Joplin History & Mineral Museum
- Former names: Tri-State Mineral Museum, Dorothea B. Hoover Museum for Joplin
- Established: 1976
- Location: 504 S. Schifferdecker Avenue Joplin, Missouri 64801
- Coordinates: 37°05′16″N 94°33′12″W﻿ / ﻿37.0876824°N 94.5531946°W
- Type: Natural history, local history
- Key holdings: Tri-State Mining District, National Cookie Cutter Collection
- Collections: History, mineral, Route 66
- Founders: Everett J. Ritchie (mineral) & Dorothea B. Hoover (history)
- Board President: Kelly Reddin
- Curator: Christopher Wiseman
- Website: joplin-museum.org

= Joplin History and Mineral Museum =

Museum in Joplin, Missouri

The Joplin History and Mineral Museum is an admission-charging museum of minerals, mining heritage, and local history. It is located in Schifferdecker Park on the west side of Joplin in the U.S. state of Missouri.
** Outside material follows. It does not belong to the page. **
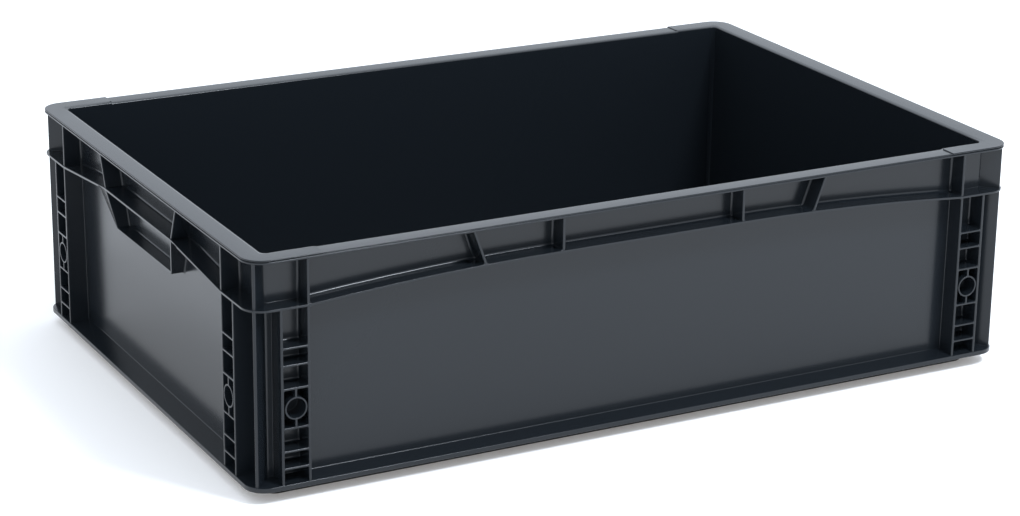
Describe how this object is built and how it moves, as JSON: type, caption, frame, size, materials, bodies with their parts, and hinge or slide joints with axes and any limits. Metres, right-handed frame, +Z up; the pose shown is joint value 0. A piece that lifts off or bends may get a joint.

The current museum is a consolidation of the Dorothea B. Hoover Museum, a collection dedicated to Joplin history that opened in 1976, and the Everett J. Ritchie Tri-State Mineral Museum, a collection of geological specimens oriented towards the production rock formations of the Missouri–Kansas–Oklahoma Tri-State district. Historically, this area was noted for the production of zinc and lead, and the current Museum reflects this. Adjacent to the museum is an open-air collection of historical mining equipment.

As of 2023, the museum stated they were undertaking a major project to refit the museum's outdated displays, some of which dated back to the 1970s. Displays include chained-down samples of lead ore, which museum visitors are invited to try to lift.